We conclude that the judge’s actions from May 12 to May 28 were consistent with the initiation, by operation of law, of a nonsummary contempt proceeding pursuant to rule 44. See Reporters’ Notes to rule 44, supra at 1740. Cf. Justices of Boston Mun. Court v. Lydon, 466 U.S. 294, 309 (1984). As stated, a contempt may be classified as nonsummary either by choice of the judge or by operation of the rules of criminal procedure. Here, the judge may have believed she was proceeding by choice, but in reality her failure to adhere to rule 43 (a) and (b) foreclosed her ability to employ the summary contempt procedure. In substance, the proceeding was not a conviction of summary contempt but, rather, the initiation of a nonsummary contempt proceeding.
Our decision today gives effect to long-standing principles counselling restraint by judges in their use of the summary contempt procedure. See, e.g., Offutt v. United States, 348 U.S. 11, 13 (1954); Sussman v. Commonwealth, 374 Mass. 692, 695-699 (1978). In the case at bar, the judge may originally have intended to punish the defendant summarily but thought better of it on reflection.
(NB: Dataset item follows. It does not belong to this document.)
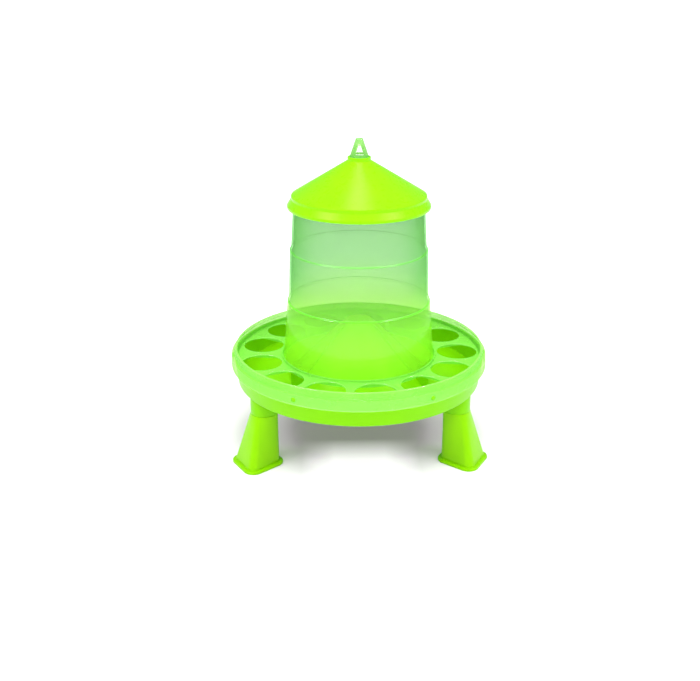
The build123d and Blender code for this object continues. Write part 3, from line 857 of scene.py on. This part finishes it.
# %% Feeding holes with rolled lips, and the holes for the pegs
lip = 0.7 * MM
flare = [(1 - math.cos(math.radians(a)), math.sin(math.radians(a))) for a in (0, 15, 30, 45, 60, 75)]
above = [(hole_radius + lip * out, plate_top - lip * (1 - up)) for out, up in flare]
below = [(hole_radius + lip * out, plate_bottom + lip * (1 - up)) for out, up in reversed(flare)]
reach = 0.8 * MM
cutter_outline = [(0.0, plate_bottom - reach), (below[0][0], plate_bottom - reach), *below, *above,
                  (above[-1][0], plate_top + reach), (0.0, plate_top + reach)]
cutter = section("hole_cutters", cutter_outline)
made_by(cutter, turning_tree, segments=96, closed=False, axis_y=axis_y + hole_circle, finish=grille_green)
closed_up(cutter)
closed_up(ringed(cutter, hole_count, -90, grille_green))
combined(grille, cutter, "DIFFERENCE")
peg_cutters = turned_at("peg_cutters", [
    (0, 0, 0),
    (peg_radius + 0.3 * MM, 0, 0),
    (peg_radius + 0.3 * MM, 8.0 * MM, 0),
    (0, 8.0 * MM, 0),
], 0.0, grille_green, 32, closed=False)
peg_cutters.data.transform(
    Matrix.Translation((tray_outer(tray_rim), axis_y, peg_height)) @ Matrix.Rotation(math.radians(90), 4, "Y"))
closed_up(ringed(peg_cutters, peg_count, 0, grille_green))
combined(grille, peg_cutters, "DIFFERENCE")
grille.name = grille.data.name = "grille_moulding"


def grille_thick(radius, height, x, y):
    """Hole lips, the rim's top and the skirt's foot."""
    turn = np.arctan2(y - axis_y, x)
    pitch = 2 * math.pi / hole_count
    off = (turn + pitch / 2) % pitch - pitch / 2
    from_hole = np.sqrt(radius**2 + hole_circle**2 - 2 * radius * hole_circle * np.cos(off))
    lips = (from_hole < hole_radius + 0.5 * lip) * 0.8
    rims = (height > rim_top - 0.8 * MM) | (height < skirt_bottom + 0.8 * MM)
    return lips + rims * 0.6


marked_thick(closed_up(grille), grille_thick)
evened(grille)

# %% [markdown]
# ## The hopper
#
# A clear tapering wall in three stretches. At each ring the wall steps in, which stiffens it and
# makes the bright line seen across it. Inside the foot are three bayonet lugs, and on top a
# spider of three arms holds the hub for the hanger.

# %% Hopper wall
hopper_height = 198.0 * MM
hopper_top = hopper_bottom + hopper_height
hopper_ledge = 1.6 * MM
ring_heights = (75.0 * MM, 136.3 * MM)


def hopper_outer(height):
    """Outer radius of the hopper, with its rings stepping in on the way up."""
    up = height - hopper_bottom
    return hopper_radius - up * hopper_taper - hopper_ledge * sum(1 for ring in ring_heights if up > ring)


outside = [(hopper_outer(hopper_bottom), hopper_bottom, 0.7 * MM)]
inside = []
for ring in ring_heights:
    height = hopper_bottom + ring
    radius = hopper_outer(height)
    outside += [(radius, height, 0.7 * MM), (radius - hopper_ledge, height, 0.5 * MM)]
    inside += [(radius - hopper_wall, height - hopper_wall, 0.5 * MM),
               (radius - hopper_ledge - hopper_wall, height - hopper_wall, 0.7 * MM)]
outside += [(hopper_outer(hopper_top), hopper_top, 0.7 * MM)]
inside += [(hopper_outer(hopper_top) - hopper_wall, hopper_top, 0.7 * MM)]
inside = [(hopper_outer(hopper_bottom) - hopper_wall, hopper_bottom, 0.7 * MM)] + inside
hopper = turned("hopper", outside + inside[::-1], hopper_green, segments=192, steps=5)

# %% Lugs, hub and arms
lug_outer = hopper_outer(lug_bottom + lug_thickness) - hopper_wall + sink
lug_inner = lug_outer - sink - 4.0 * MM
lugs = arc_band("lugs", [
    (lug_inner, lug_bottom, 0.4 * MM),
    (lug_outer, lug_bottom, 0),
    (lug_outer, lug_bottom + lug_thickness, 0),
    (lug_inner, lug_bottom + lug_thickness, 0.4 * MM),
], 90 + lug_lead, 90 + lug_lead + lug_arc, leg_count, hopper_green)
combined(hopper, lugs, "UNION")

lid_wall = 2.0 * MM
lid_slope = 0.61
lid_rise = lid_wall * math.sqrt(1 + lid_slope**2)
lid_wall_inner = hopper_outer(hopper_top) + 0.7 * MM
lid_wall_outer = lid_wall_inner + lid_wall
lid_shoulder = hopper_top + 0.4 * MM + lid_rise - lid_slope * (lid_wall_outer - hopper_outer(hopper_top))


def lid_outside(radius):
    """Height of the lid's outer slope."""
    return lid_shoulder + (lid_wall_outer - radius) * lid_slope


def arm_top(radius):
    """Height of the spider's arms, which run under the lid."""
    return lid_outside(radius) - lid_rise - 1.5 * MM * math.sqrt(1 + lid_slope**2)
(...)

Our rules encourage such reflection.
We hold that, in the circumstances of this case, assuming, but not deciding, that the judge’s comments on May 12 caused jeopardy to attach, the defendant was not “convicted” of summary contempt and therefore jeopardy did not terminate. There is no double jeopardy bar to nonsummary prosecution of the defendant for criminal contempt. The case is remanded to the county court for entry of a judgment denying the defendant’s petition.